In contrast with the robot, the Confucius in water seems very serene (like the 仁 person), elemental, and human. The nudity suggests to me the claim that we are here getting the real Confucius, and I imagine it helps make the piece stick in the mind. Could the purpose be to support the message I proposed to read into the robot?

Bill Haines

I wrote my comment about the robot after reading Manyul Im's similar comment at Warp, Weft, & Way, but without remembering that I got the idea from him.

CW Hayford

I'm not sure I understand what is going on in Zhang Huan's exhibit, but doesn't calling it "Q" Confucius bring to mind Lu Xun's "Ah Q"? Doesn't the Iron Cage here bring to mind the Iron Cage in Lu Xun's Call To Arms?

Sam

Thanks for the comments!
Bill, sorry for not keep up with the commentary you and J&M have been writing of late. Great stuff. Unfortunately, some pressing family matters have distracted me...
As to your points here: yes, sure.

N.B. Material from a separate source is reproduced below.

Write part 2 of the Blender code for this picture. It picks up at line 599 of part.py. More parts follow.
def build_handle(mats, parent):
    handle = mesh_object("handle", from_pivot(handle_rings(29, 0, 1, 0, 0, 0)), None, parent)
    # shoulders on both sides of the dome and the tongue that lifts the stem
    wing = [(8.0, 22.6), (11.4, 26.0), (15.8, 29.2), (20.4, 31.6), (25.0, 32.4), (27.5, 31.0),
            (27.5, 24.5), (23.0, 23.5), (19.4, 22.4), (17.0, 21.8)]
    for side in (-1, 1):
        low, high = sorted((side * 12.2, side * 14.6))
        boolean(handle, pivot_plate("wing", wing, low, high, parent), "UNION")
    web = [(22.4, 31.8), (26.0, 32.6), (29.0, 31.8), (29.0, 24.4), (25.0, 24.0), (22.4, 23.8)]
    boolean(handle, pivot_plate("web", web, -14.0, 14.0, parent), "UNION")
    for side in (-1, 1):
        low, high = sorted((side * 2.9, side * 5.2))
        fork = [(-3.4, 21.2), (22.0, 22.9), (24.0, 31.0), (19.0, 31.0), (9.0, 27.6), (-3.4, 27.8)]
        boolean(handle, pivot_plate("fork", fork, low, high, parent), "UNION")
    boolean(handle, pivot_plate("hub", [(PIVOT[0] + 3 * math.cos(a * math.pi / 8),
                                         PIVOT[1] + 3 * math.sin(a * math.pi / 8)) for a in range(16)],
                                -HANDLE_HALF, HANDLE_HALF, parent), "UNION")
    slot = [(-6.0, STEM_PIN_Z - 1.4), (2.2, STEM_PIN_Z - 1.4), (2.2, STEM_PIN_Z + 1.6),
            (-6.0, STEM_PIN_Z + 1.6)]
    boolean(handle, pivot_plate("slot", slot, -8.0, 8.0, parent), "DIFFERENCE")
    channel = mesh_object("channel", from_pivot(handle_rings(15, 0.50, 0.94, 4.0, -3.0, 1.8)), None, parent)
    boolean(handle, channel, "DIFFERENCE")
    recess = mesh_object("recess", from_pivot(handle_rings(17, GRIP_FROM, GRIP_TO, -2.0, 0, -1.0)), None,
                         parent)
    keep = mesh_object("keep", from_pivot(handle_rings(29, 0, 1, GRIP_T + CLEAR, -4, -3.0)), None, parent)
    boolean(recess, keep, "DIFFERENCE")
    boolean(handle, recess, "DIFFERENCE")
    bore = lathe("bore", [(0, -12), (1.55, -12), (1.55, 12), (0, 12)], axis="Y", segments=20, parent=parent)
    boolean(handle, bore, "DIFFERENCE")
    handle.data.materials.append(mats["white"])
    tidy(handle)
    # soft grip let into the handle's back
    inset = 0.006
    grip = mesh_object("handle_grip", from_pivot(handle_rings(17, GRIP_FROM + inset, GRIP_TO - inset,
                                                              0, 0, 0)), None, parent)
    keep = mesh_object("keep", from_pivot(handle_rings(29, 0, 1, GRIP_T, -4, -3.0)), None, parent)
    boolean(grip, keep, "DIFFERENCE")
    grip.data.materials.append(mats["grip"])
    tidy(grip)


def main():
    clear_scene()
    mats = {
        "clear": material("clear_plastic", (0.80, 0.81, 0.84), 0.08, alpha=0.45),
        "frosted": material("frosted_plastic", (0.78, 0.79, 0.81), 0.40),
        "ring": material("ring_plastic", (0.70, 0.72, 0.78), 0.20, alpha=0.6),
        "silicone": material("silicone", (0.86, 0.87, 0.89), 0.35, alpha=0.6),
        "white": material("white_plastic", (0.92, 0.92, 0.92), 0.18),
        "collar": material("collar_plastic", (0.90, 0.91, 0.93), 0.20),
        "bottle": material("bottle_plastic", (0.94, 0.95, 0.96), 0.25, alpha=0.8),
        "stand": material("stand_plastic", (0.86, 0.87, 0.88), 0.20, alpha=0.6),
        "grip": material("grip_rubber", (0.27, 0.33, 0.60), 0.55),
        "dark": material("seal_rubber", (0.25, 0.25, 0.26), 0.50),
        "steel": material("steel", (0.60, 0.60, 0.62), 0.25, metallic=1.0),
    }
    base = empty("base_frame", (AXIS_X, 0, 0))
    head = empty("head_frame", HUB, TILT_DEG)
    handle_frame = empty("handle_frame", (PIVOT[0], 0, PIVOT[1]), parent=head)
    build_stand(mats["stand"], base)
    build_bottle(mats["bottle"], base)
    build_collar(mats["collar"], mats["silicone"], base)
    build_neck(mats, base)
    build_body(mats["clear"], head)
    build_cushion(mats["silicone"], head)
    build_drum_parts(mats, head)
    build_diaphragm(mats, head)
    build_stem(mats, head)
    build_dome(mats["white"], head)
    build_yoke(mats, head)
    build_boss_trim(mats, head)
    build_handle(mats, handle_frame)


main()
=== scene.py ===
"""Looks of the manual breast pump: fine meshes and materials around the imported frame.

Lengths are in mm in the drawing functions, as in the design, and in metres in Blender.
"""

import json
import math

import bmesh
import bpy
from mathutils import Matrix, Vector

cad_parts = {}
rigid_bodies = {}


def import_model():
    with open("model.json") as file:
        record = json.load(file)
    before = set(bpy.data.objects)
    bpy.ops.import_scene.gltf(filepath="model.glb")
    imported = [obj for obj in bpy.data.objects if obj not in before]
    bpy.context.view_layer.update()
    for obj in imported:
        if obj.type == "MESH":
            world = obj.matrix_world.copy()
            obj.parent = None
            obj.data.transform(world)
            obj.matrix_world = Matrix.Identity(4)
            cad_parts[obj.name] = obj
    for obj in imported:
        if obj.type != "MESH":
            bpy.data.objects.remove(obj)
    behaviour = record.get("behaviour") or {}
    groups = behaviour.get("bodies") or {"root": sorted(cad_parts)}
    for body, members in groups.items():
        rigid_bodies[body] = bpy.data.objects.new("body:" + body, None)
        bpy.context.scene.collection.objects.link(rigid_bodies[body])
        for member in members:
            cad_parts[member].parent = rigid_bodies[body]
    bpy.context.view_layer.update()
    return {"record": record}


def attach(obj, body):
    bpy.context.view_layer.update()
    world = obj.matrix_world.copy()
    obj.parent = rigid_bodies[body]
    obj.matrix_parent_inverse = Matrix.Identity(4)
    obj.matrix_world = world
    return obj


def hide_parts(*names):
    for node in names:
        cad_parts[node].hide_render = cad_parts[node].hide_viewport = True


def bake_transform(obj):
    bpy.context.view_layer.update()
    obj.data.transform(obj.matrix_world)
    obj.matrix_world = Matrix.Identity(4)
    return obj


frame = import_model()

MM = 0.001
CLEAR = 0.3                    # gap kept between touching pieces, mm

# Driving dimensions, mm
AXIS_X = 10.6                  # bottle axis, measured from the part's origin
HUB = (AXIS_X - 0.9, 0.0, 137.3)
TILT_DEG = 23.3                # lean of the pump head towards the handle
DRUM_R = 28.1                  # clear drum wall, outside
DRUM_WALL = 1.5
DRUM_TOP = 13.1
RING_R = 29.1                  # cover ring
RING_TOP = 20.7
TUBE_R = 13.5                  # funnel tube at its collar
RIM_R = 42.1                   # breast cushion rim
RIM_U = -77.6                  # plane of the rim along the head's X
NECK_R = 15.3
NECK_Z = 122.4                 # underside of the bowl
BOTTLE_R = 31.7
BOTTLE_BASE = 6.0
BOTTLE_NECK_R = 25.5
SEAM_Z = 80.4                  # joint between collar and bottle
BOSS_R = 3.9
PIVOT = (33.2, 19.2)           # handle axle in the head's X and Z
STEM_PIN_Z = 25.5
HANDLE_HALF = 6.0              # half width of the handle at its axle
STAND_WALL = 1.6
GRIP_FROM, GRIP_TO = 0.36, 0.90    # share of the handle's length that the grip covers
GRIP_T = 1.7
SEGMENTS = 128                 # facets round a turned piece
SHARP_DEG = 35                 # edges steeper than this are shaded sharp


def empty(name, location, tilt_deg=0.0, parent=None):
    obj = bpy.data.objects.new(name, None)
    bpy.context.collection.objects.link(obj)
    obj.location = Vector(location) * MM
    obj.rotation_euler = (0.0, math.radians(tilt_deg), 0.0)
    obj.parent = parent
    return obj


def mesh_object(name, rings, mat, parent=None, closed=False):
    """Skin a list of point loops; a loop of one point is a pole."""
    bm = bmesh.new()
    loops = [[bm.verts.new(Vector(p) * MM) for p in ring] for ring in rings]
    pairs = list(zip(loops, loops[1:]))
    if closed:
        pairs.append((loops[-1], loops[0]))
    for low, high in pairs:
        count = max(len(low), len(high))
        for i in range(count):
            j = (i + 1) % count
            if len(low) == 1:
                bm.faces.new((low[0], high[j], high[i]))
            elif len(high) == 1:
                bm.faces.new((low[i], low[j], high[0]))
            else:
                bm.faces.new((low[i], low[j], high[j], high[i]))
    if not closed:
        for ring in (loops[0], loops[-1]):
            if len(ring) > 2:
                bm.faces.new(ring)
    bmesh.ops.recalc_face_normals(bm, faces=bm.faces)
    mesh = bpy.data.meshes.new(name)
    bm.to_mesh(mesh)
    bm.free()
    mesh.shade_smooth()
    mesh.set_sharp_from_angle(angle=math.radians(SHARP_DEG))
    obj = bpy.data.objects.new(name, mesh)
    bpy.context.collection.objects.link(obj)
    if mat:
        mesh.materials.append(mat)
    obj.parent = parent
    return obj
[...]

Your readings are as plausible as mine. That's the thing about these sorts of contemporary installations: they seem designed to spark conversation more than dictate settled meanings.
CW, yes, the Lu Xun references are relevant.
Has anyone seen any comments from Zhang himself on his ideas here?

Bill Haines

Hi folks!

Good points, CW! But I thought the preface to Call to Arms referred to an iron box, not a cage: something that woudl suffocate the people inside.